Exercise objective =>
Under this task are some entries; return every one of them exactly.

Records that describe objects
================

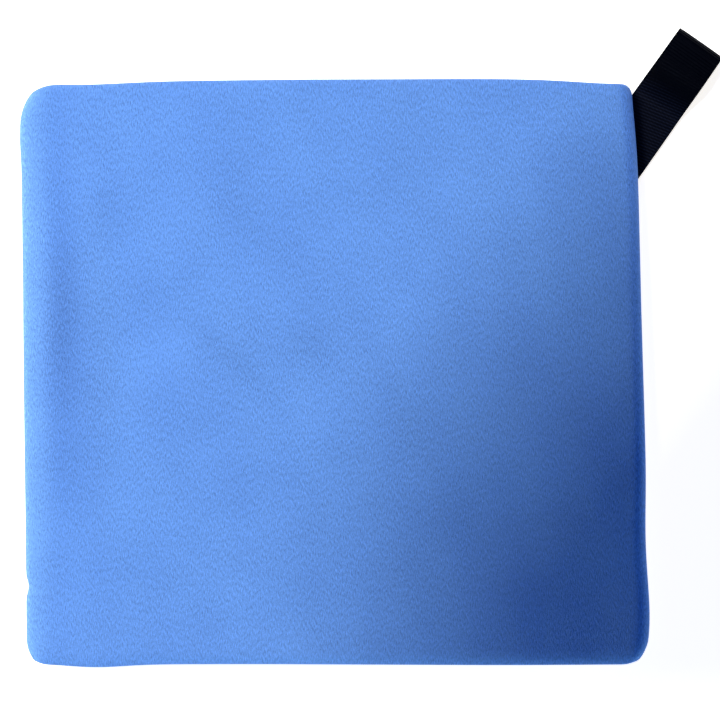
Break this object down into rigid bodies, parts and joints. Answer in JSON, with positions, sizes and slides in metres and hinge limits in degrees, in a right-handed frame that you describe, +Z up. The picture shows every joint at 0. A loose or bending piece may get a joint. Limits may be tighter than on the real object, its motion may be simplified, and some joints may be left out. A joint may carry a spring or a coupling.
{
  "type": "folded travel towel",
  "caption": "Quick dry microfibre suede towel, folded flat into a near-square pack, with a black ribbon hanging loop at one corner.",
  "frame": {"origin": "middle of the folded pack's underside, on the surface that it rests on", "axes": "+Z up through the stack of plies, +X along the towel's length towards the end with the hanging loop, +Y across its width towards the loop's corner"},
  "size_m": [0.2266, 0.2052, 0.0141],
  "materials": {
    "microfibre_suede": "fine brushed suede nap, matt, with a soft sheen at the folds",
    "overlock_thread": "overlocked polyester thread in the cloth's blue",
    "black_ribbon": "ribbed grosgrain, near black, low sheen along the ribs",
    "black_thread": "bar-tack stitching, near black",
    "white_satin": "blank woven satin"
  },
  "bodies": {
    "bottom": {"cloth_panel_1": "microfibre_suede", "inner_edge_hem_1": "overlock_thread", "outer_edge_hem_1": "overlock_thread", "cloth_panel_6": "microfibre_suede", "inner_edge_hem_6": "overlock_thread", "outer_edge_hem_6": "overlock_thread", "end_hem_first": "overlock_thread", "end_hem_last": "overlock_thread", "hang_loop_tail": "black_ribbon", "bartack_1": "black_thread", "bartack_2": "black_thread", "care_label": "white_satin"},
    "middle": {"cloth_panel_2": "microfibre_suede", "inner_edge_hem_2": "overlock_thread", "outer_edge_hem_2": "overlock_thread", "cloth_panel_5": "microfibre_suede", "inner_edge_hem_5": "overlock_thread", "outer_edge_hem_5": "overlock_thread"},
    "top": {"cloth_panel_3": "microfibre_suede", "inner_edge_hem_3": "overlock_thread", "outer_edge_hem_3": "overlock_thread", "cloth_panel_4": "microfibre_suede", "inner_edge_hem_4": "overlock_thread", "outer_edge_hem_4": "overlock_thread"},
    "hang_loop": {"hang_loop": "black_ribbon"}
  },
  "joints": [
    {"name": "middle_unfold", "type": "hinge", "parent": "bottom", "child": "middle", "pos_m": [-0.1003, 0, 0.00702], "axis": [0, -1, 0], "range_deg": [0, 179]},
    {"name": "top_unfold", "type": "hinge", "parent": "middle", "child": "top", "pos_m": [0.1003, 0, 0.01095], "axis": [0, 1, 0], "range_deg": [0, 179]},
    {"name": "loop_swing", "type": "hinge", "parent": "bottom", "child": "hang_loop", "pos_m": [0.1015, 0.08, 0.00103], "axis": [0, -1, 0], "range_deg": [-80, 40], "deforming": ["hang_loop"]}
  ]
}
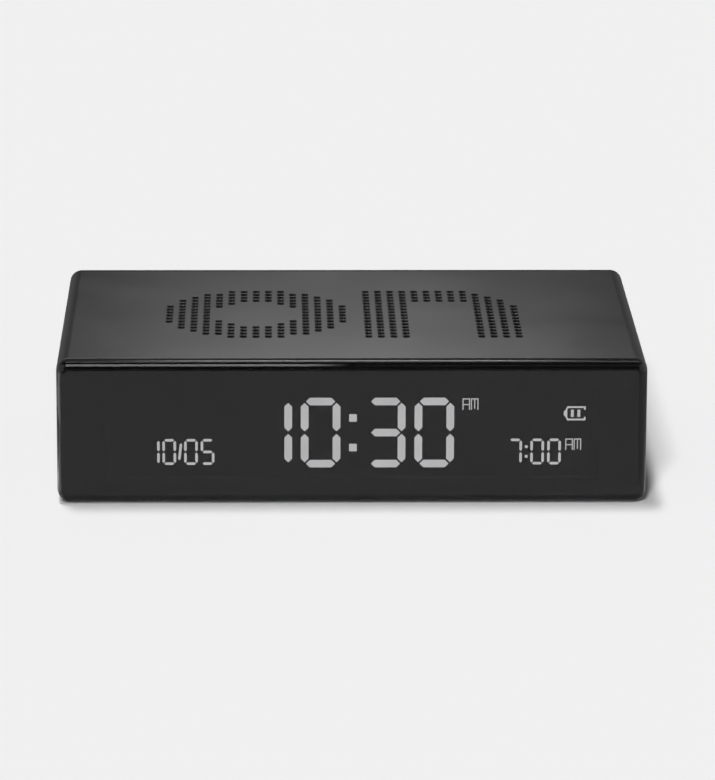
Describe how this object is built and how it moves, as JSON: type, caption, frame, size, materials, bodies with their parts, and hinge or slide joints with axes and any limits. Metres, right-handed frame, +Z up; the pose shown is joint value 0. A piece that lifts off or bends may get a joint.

================

Output =>
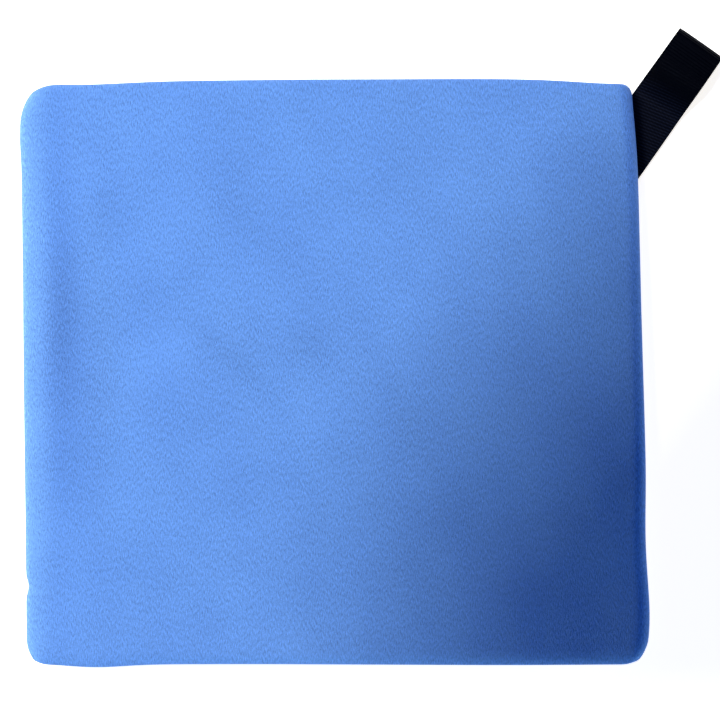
Break this object down into rigid bodies, parts and joints. Answer in JSON, with positions, sizes and slides in metres and hinge limits in degrees, in a right-handed frame that you describe, +Z up. The picture shows every joint at 0. A loose or bending piece may get a joint. Limits may be tighter than on the real object, its motion may be simplified, and some joints may be left out. A joint may carry a spring or a coupling.
{
  "type": "folded travel towel",
  "caption": "Quick dry microfibre suede towel, folded flat into a near-square pack, with a black ribbon hanging loop at one corner.",
  "frame": {"origin": "middle of the folded pack's underside, on the surface that it rests on", "axes": "+Z up through the stack of plies, +X along the towel's length towards the end with the hanging loop, +Y across its width towards the loop's corner"},
  "size_m": [0.2266, 0.2052, 0.0141],
  "materials": {
    "microfibre_suede": "fine brushed suede nap, matt, with a soft sheen at the folds",
    "overlock_thread": "overlocked polyester thread in the cloth's blue",
    "black_ribbon": "ribbed grosgrain, near black, low sheen along the ribs",
    "black_thread": "bar-tack stitching, near black",
    "white_satin": "blank woven satin"
  },
  "bodies": {
    "bottom": {"cloth_panel_1": "microfibre_suede", "inner_edge_hem_1": "overlock_thread", "outer_edge_hem_1": "overlock_thread", "cloth_panel_6": "microfibre_suede", "inner_edge_hem_6": "overlock_thread", "outer_edge_hem_6": "overlock_thread", "end_hem_first": "overlock_thread", "end_hem_last": "overlock_thread", "hang_loop_tail": "black_ribbon", "bartack_1": "black_thread", "bartack_2": "black_thread", "care_label": "white_satin"},
    "middle": {"cloth_panel_2": "microfibre_suede", "inner_edge_hem_2": "overlock_thread", "outer_edge_hem_2": "overlock_thread", "cloth_panel_5": "microfibre_suede", "inner_edge_hem_5": "overlock_thread", "outer_edge_hem_5": "overlock_thread"},
    "top": {"cloth_panel_3": "microfibre_suede", "inner_edge_hem_3": "overlock_thread", "outer_edge_hem_3": "overlock_thread", "cloth_panel_4": "microfibre_suede", "inner_edge_hem_4": "overlock_thread", "outer_edge_hem_4": "overlock_thread"},
    "hang_loop": {"hang_loop": "black_ribbon"}
  },
  "joints": [
    {"name": "middle_unfold", "type": "hinge", "parent": "bottom", "child": "middle", "pos_m": [-0.1003, 0, 0.00702], "axis": [0, -1, 0], "range_deg": [0, 179]},
    {"name": "top_unfold", "type": "hinge", "parent": "middle", "child": "top", "pos_m": [0.1003, 0, 0.01095], "axis": [0, 1, 0], "range_deg": [0, 179]},
    {"name": "loop_swing", "type": "hinge", "parent": "bottom", "child": "hang_loop", "pos_m": [0.1015, 0.08, 0.00103], "axis": [0, -1, 0], "range_deg": [-80, 40], "deforming": ["hang_loop"]}
  ]
}
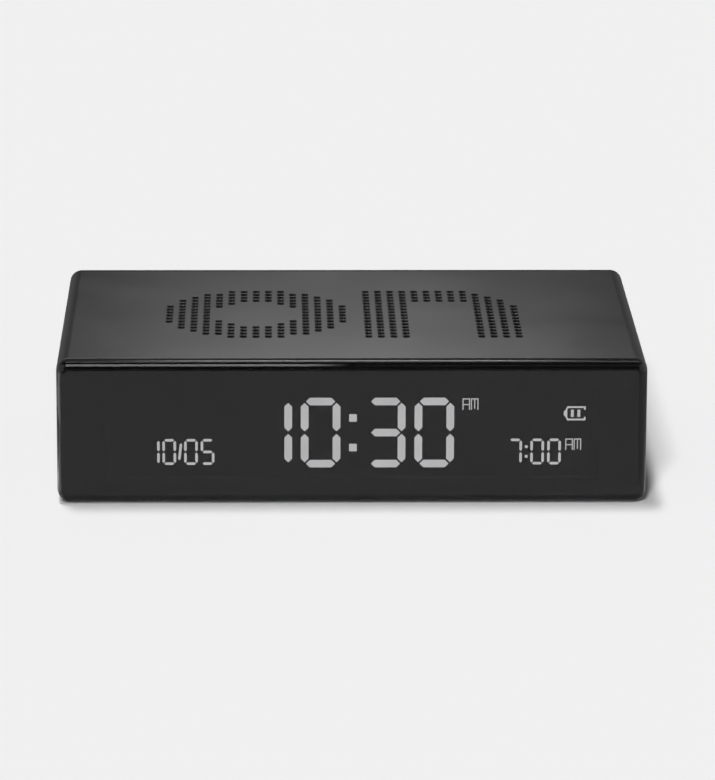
Describe how this object is built and how it moves, as JSON: type, caption, frame, size, materials, bodies with their parts, and hinge or slide joints with axes and any limits. Metres, right-handed frame, +Z up; the pose shown is joint value 0. A piece that lifts off or bends may get a joint.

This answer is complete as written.